### GIVEN PROBLEM
Word for word, restate every line of the listing that follows.
--
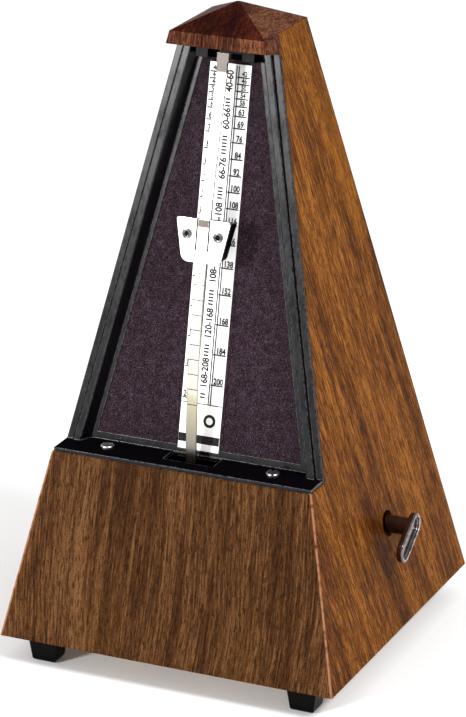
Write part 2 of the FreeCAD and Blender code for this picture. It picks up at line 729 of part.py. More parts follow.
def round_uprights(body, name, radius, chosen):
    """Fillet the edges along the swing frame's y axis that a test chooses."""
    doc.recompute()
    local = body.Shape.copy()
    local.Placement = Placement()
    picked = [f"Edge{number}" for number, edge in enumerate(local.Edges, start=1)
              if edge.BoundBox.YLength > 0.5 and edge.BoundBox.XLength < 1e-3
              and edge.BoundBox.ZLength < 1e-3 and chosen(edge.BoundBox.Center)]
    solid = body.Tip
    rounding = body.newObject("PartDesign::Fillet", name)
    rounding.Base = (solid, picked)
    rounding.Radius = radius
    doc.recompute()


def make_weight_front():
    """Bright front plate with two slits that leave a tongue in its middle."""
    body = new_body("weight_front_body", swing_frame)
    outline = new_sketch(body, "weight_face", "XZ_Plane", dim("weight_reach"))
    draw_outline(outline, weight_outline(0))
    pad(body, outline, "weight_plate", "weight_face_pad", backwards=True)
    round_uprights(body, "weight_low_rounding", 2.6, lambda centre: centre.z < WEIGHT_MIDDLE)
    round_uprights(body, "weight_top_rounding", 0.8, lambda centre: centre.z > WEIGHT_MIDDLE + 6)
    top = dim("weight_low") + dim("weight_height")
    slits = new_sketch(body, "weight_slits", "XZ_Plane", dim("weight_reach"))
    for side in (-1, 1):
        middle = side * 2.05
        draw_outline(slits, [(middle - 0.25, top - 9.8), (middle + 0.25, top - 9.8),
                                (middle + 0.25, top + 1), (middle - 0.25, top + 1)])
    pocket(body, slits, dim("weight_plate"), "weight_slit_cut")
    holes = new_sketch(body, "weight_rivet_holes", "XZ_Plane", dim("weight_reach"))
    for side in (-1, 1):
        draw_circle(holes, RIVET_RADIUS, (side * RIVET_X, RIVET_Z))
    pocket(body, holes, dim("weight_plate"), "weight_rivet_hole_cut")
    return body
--
### RESPONSE BELOW
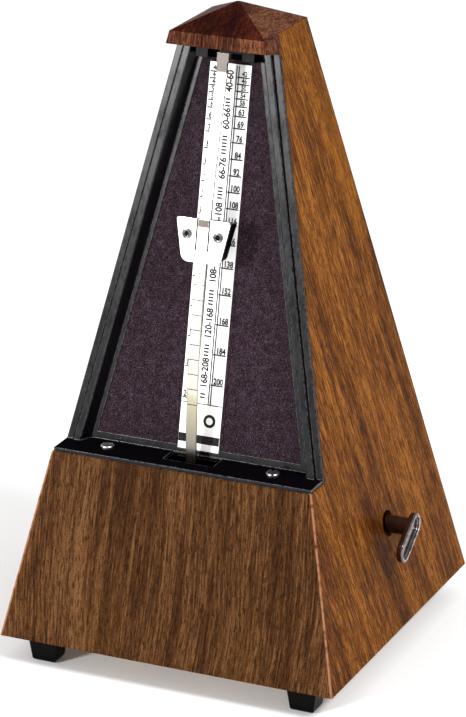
Write part 2 of the FreeCAD and Blender code for this picture. It picks up at line 729 of part.py. More parts follow.
def round_uprights(body, name, radius, chosen):
    """Fillet the edges along the swing frame's y axis that a test chooses."""
    doc.recompute()
    local = body.Shape.copy()
    local.Placement = Placement()
    picked = [f"Edge{number}" for number, edge in enumerate(local.Edges, start=1)
              if edge.BoundBox.YLength > 0.5 and edge.BoundBox.XLength < 1e-3
              and edge.BoundBox.ZLength < 1e-3 and chosen(edge.BoundBox.Center)]
    solid = body.Tip
    rounding = body.newObject("PartDesign::Fillet", name)
    rounding.Base = (solid, picked)
    rounding.Radius = radius
    doc.recompute()


def make_weight_front():
    """Bright front plate with two slits that leave a tongue in its middle."""
    body = new_body("weight_front_body", swing_frame)
    outline = new_sketch(body, "weight_face", "XZ_Plane", dim("weight_reach"))
    draw_outline(outline, weight_outline(0))
    pad(body, outline, "weight_plate", "weight_face_pad", backwards=True)
    round_uprights(body, "weight_low_rounding", 2.6, lambda centre: centre.z < WEIGHT_MIDDLE)
    round_uprights(body, "weight_top_rounding", 0.8, lambda centre: centre.z > WEIGHT_MIDDLE + 6)
    top = dim("weight_low") + dim("weight_height")
    slits = new_sketch(body, "weight_slits", "XZ_Plane", dim("weight_reach"))
    for side in (-1, 1):
        middle = side * 2.05
        draw_outline(slits, [(middle - 0.25, top - 9.8), (middle + 0.25, top - 9.8),
                                (middle + 0.25, top + 1), (middle - 0.25, top + 1)])
    pocket(body, slits, dim("weight_plate"), "weight_slit_cut")
    holes = new_sketch(body, "weight_rivet_holes", "XZ_Plane", dim("weight_reach"))
    for side in (-1, 1):
        draw_circle(holes, RIVET_RADIUS, (side * RIVET_X, RIVET_Z))
    pocket(body, holes, dim("weight_plate"), "weight_rivet_hole_cut")
    return body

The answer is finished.